### Stated problem
Each line below should be quoted exactly, please.

Collection entries:

>>>>>

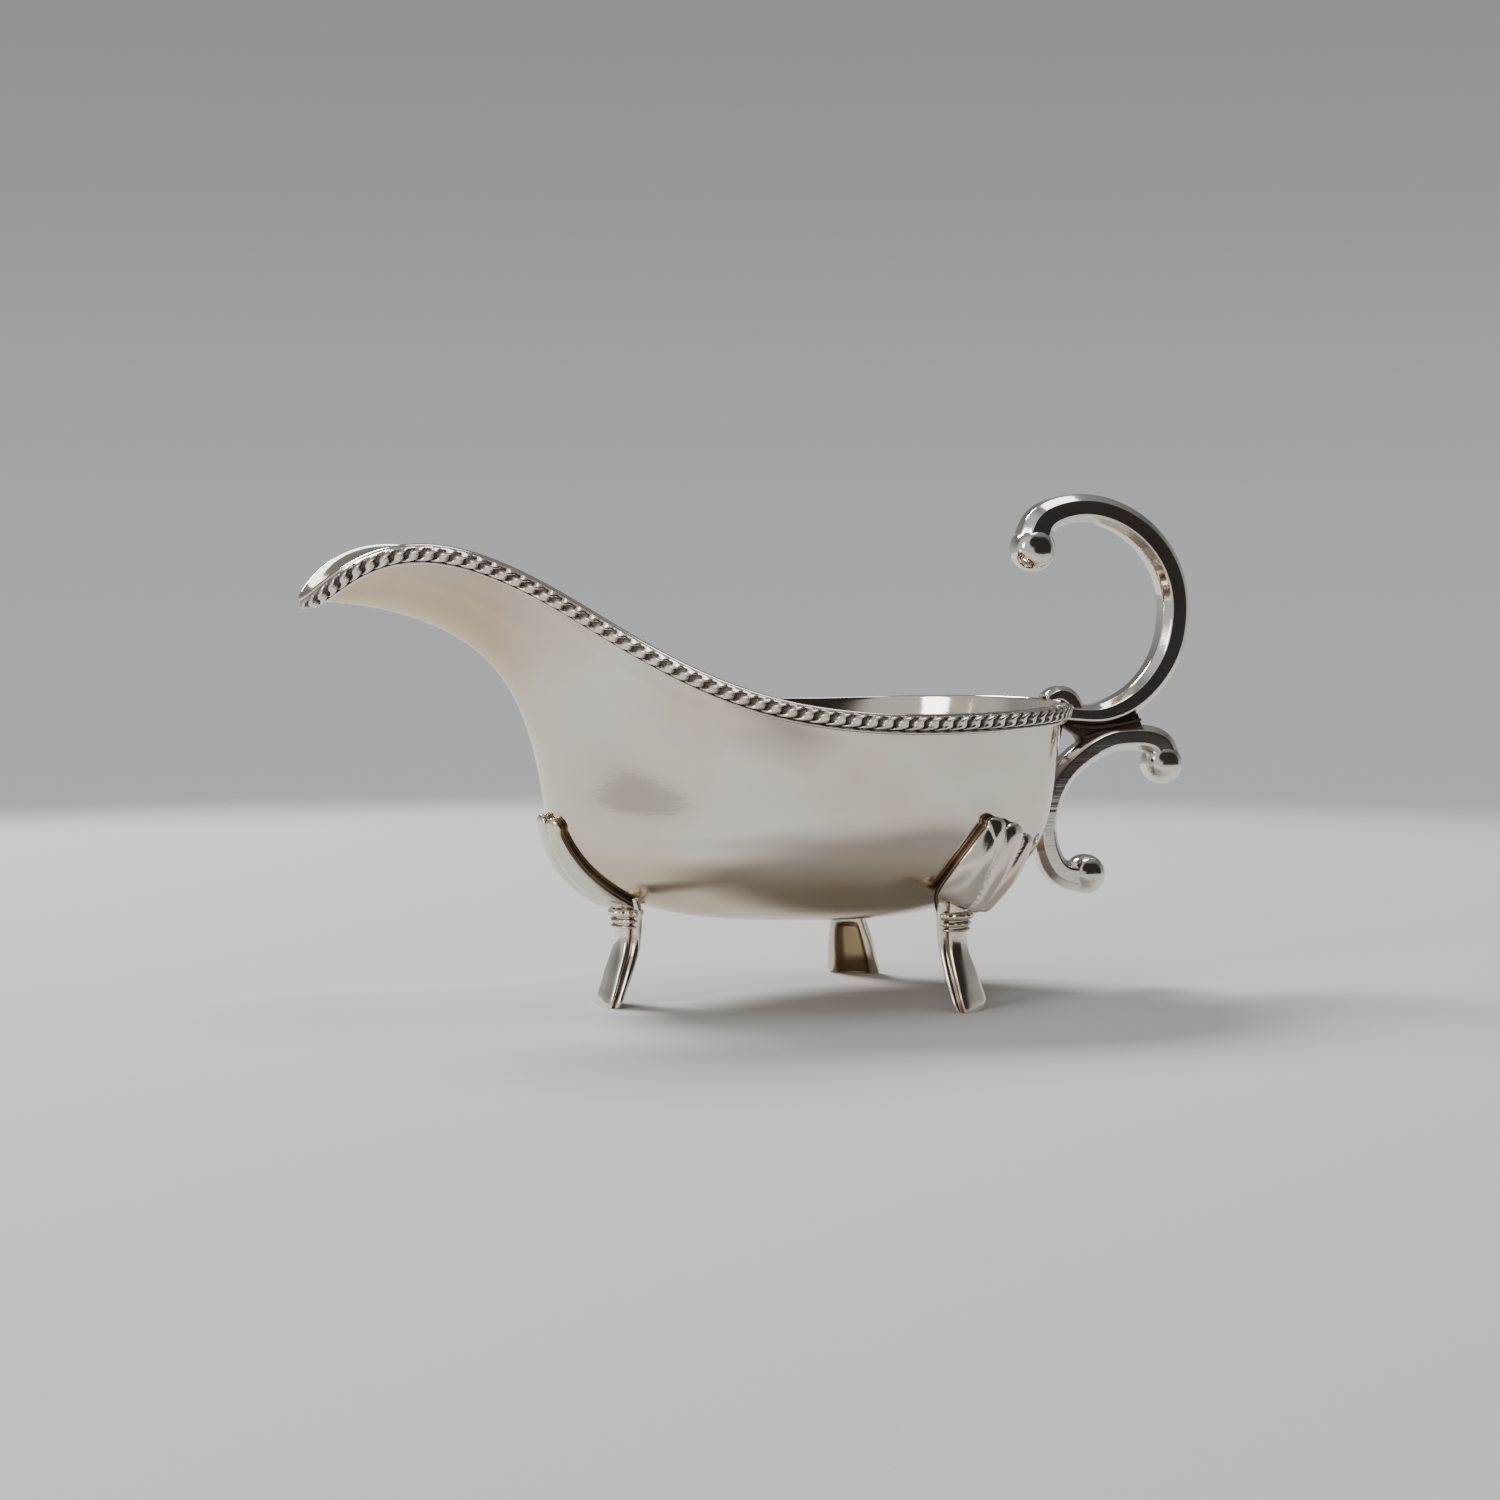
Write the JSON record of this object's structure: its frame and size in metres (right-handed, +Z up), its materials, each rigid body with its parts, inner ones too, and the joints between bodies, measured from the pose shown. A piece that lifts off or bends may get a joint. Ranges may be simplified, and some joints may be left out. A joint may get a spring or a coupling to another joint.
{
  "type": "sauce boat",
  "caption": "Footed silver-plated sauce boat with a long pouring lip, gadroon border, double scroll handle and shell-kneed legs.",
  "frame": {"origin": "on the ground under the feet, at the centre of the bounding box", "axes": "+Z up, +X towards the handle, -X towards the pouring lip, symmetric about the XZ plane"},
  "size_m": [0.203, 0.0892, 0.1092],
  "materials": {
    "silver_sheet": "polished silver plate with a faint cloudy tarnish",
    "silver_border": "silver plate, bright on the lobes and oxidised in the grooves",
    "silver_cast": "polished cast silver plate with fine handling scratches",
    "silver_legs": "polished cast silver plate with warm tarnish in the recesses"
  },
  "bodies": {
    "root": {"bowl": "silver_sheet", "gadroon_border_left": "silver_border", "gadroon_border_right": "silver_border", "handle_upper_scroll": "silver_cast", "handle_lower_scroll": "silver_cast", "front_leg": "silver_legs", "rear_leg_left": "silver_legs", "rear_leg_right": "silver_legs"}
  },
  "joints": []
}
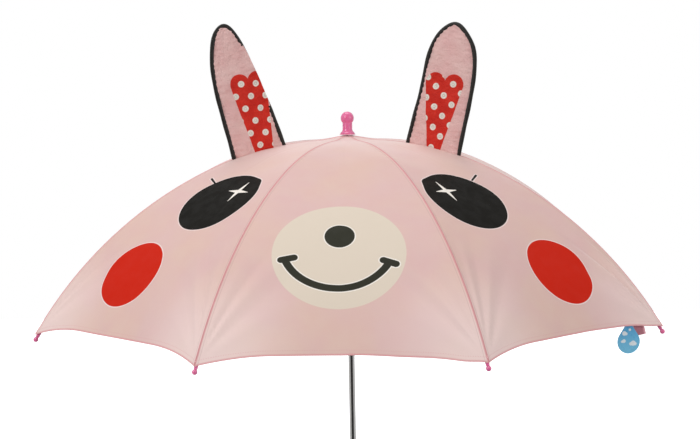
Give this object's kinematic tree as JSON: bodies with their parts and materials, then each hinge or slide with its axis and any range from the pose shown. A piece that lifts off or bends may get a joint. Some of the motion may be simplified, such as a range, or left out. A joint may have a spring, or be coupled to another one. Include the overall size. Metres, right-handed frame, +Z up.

<<<<<

### Solution to the exercise
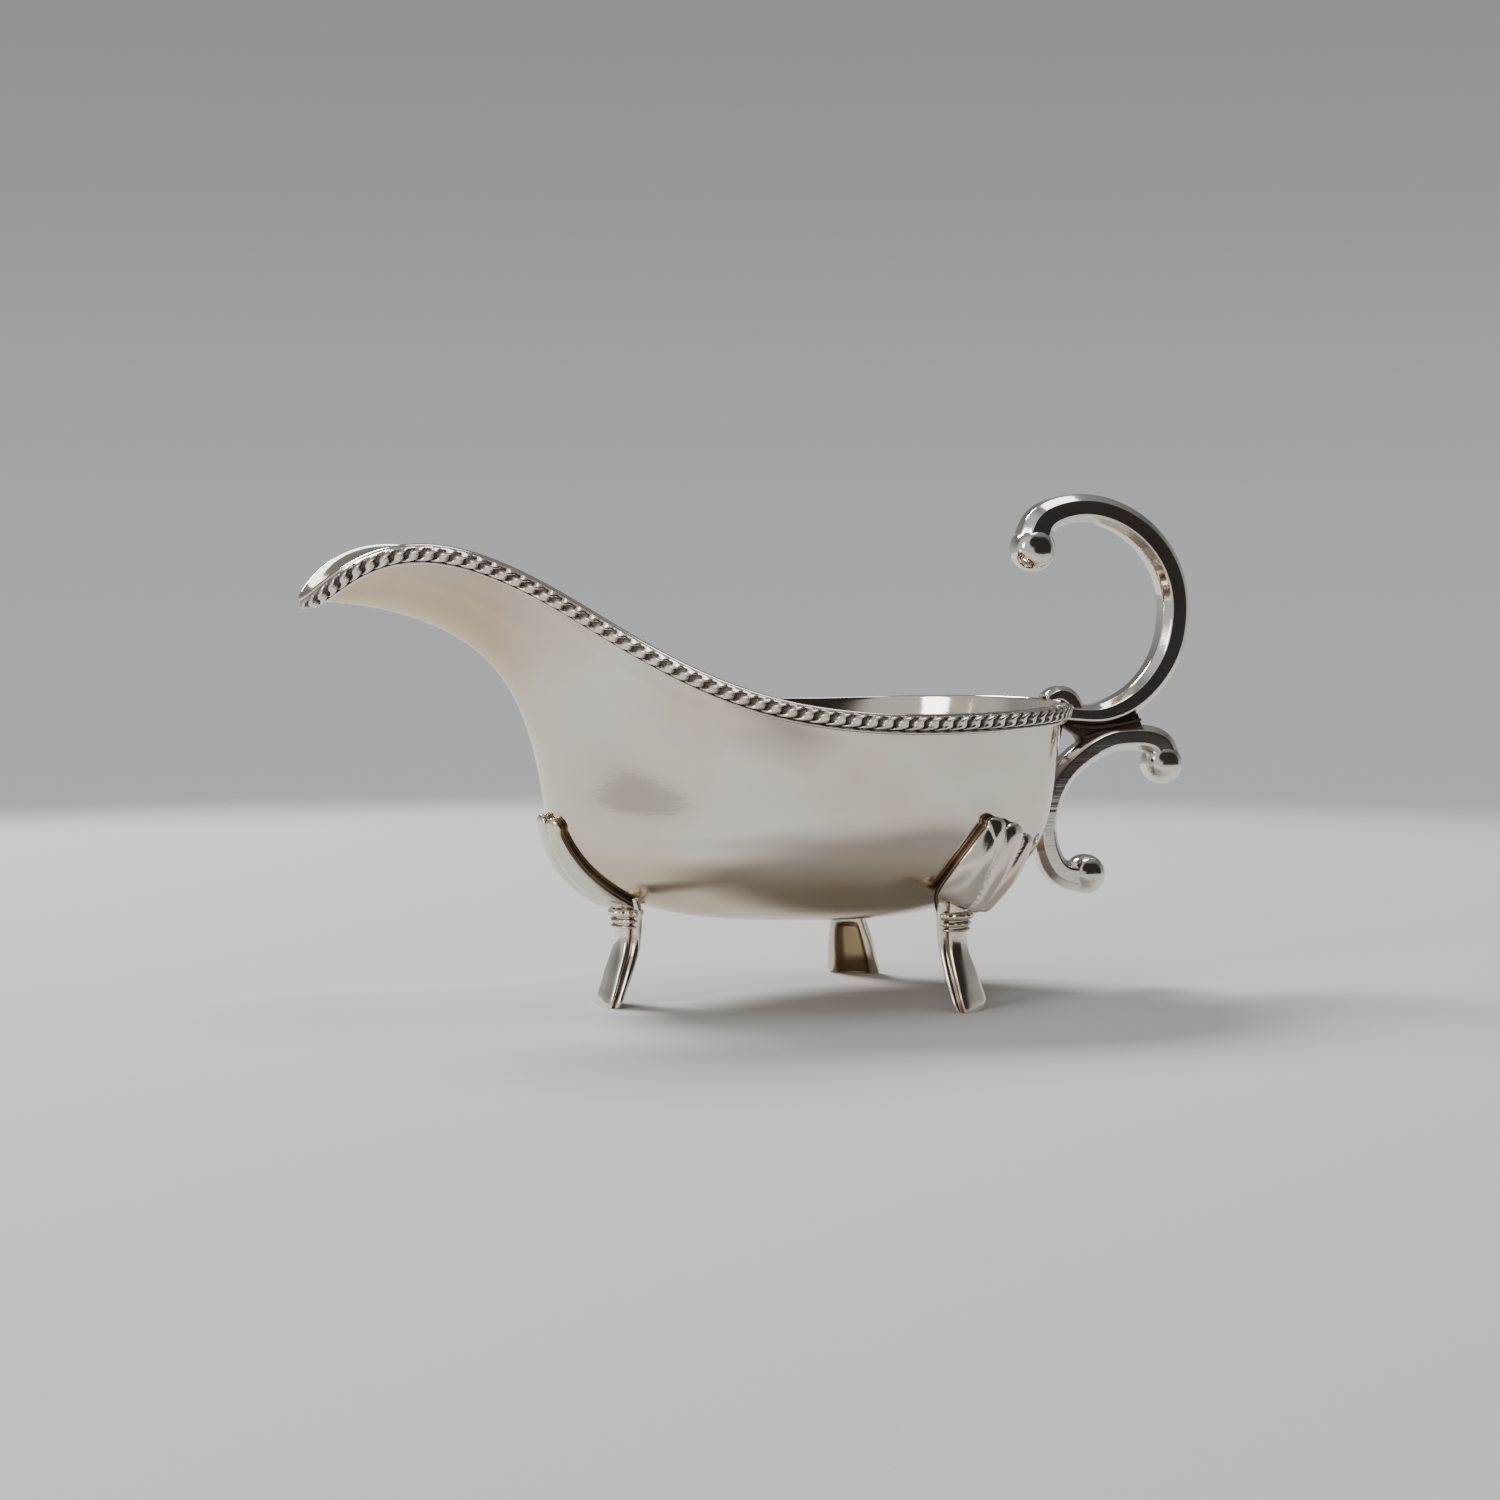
Write the JSON record of this object's structure: its frame and size in metres (right-handed, +Z up), its materials, each rigid body with its parts, inner ones too, and the joints between bodies, measured from the pose shown. A piece that lifts off or bends may get a joint. Ranges may be simplified, and some joints may be left out. A joint may get a spring or a coupling to another joint.
{
  "type": "sauce boat",
  "caption": "Footed silver-plated sauce boat with a long pouring lip, gadroon border, double scroll handle and shell-kneed legs.",
  "frame": {"origin": "on the ground under the feet, at the centre of the bounding box", "axes": "+Z up, +X towards the handle, -X towards the pouring lip, symmetric about the XZ plane"},
  "size_m": [0.203, 0.0892, 0.1092],
  "materials": {
    "silver_sheet": "polished silver plate with a faint cloudy tarnish",
    "silver_border": "silver plate, bright on the lobes and oxidised in the grooves",
    "silver_cast": "polished cast silver plate with fine handling scratches",
    "silver_legs": "polished cast silver plate with warm tarnish in the recesses"
  },
  "bodies": {
    "root": {"bowl": "silver_sheet", "gadroon_border_left": "silver_border", "gadroon_border_right": "silver_border", "handle_upper_scroll": "silver_cast", "handle_lower_scroll": "silver_cast", "front_leg": "silver_legs", "rear_leg_left": "silver_legs", "rear_leg_right": "silver_legs"}
  },
  "joints": []
}
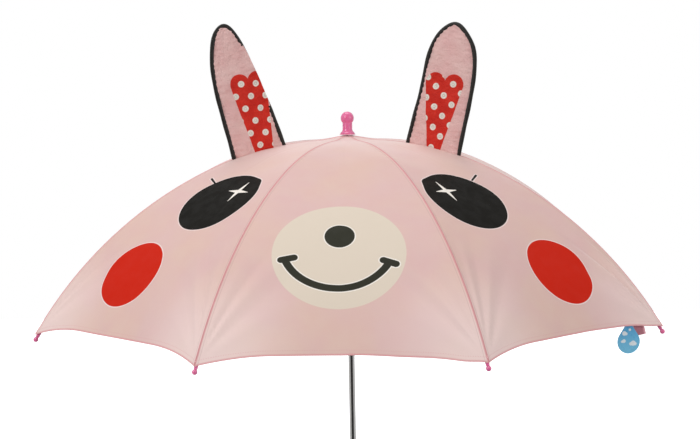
Give this object's kinematic tree as JSON: bodies with their parts and materials, then each hinge or slide with its axis and any range from the pose shown. A piece that lifts off or bends may get a joint. Some of the motion may be simplified, such as a range, or left out. A joint may have a spring, or be coupled to another one. Include the overall size. Metres, right-handed frame, +Z up.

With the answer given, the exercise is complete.